A school with such a rich and successful history as Alabama has several traditions and cheers that are its own. These include:
• Paul "Bear" Bryant. The legendary football coach who won 232 games and six National Championships at the school. Even though he last coached in 1982 and passed away a few months later, he casts a huge shadow over the campus and football program.
• "Yeah Alabama," The school's fight song.

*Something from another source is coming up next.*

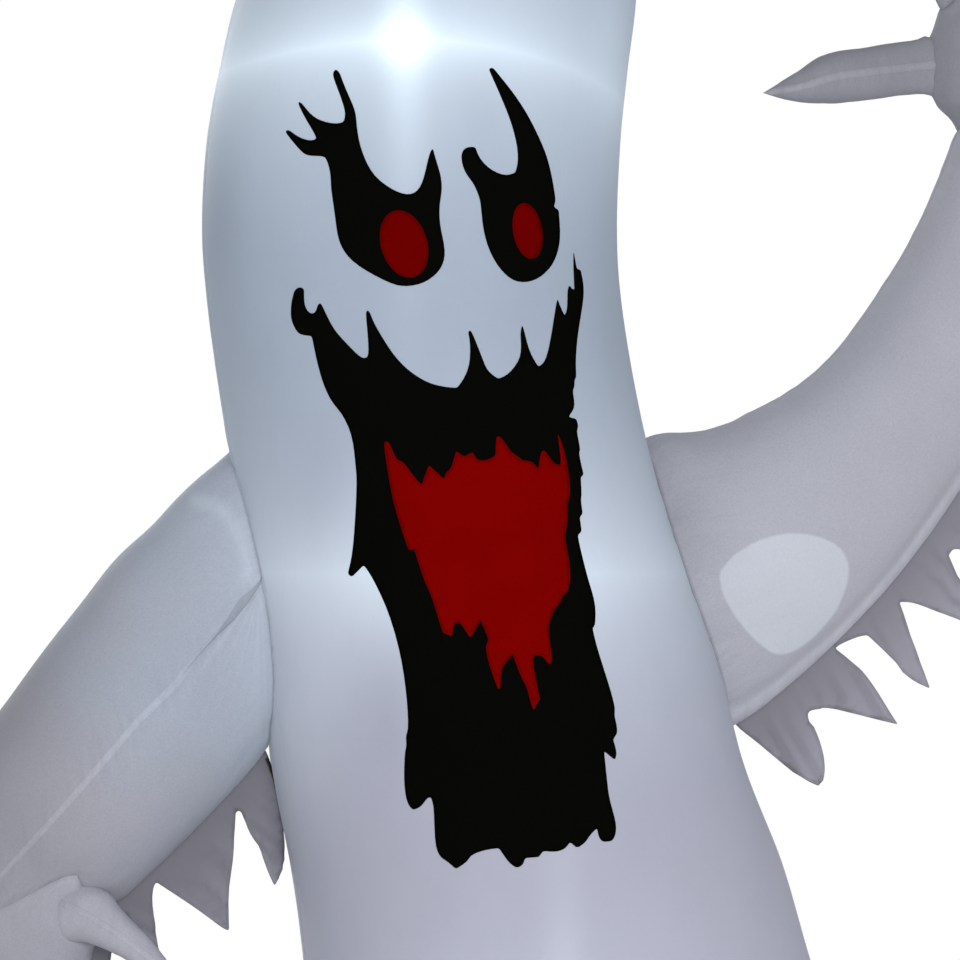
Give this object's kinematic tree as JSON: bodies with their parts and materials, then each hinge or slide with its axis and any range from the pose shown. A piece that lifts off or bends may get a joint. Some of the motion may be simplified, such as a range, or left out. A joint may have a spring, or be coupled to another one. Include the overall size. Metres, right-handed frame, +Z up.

• Big Al. The team's mascot. It's an elephant and some may be confused as to why Alabama has an elephant when the school's nickname is the Crimson Tide. Well, the school was originally the Red Elephants. But in 1925, a supposedly undermanned Bama team upset unbeaten Washington 25-0 in the Rose Bowl and the next day an LA Times sportswriter wrote "Washington was washed away by a powerful Crimson Tide."
• The Million Dollar Band. Alabama is very proud of its band, and for good reason. It is so good – and has been for decades – that it earned its nickname back in the 50s when the football team was not so good. At halftime, one sportswriter turned to another and said, "Well, at least the band looks like a million dollars."
• Roll Tide. The official cheer of Alabama athletics. Can be expanded to "Roll Tide Roll" in certain circumstances. It is always said, with shakers shaking, on Alabama kicksoffs (building up to the "Rooooooollll, TIDE (when the kicker hits the ball) Roll!" Most conversations in Tuscaloosa end with the words "Roll Tide."
• Rammer Jammer Cheer. A long-time favorite, it's "Rammer Jammer, Yellow Hammer, Give 'em Hell Alabama!" Some dogooders decided that because the cheer also includes, "Hey (name of opponent), we just be the hell out of you," that it not politically correct to do it during games, so it's only heard the final two minutes in Bryant-Denny after a win.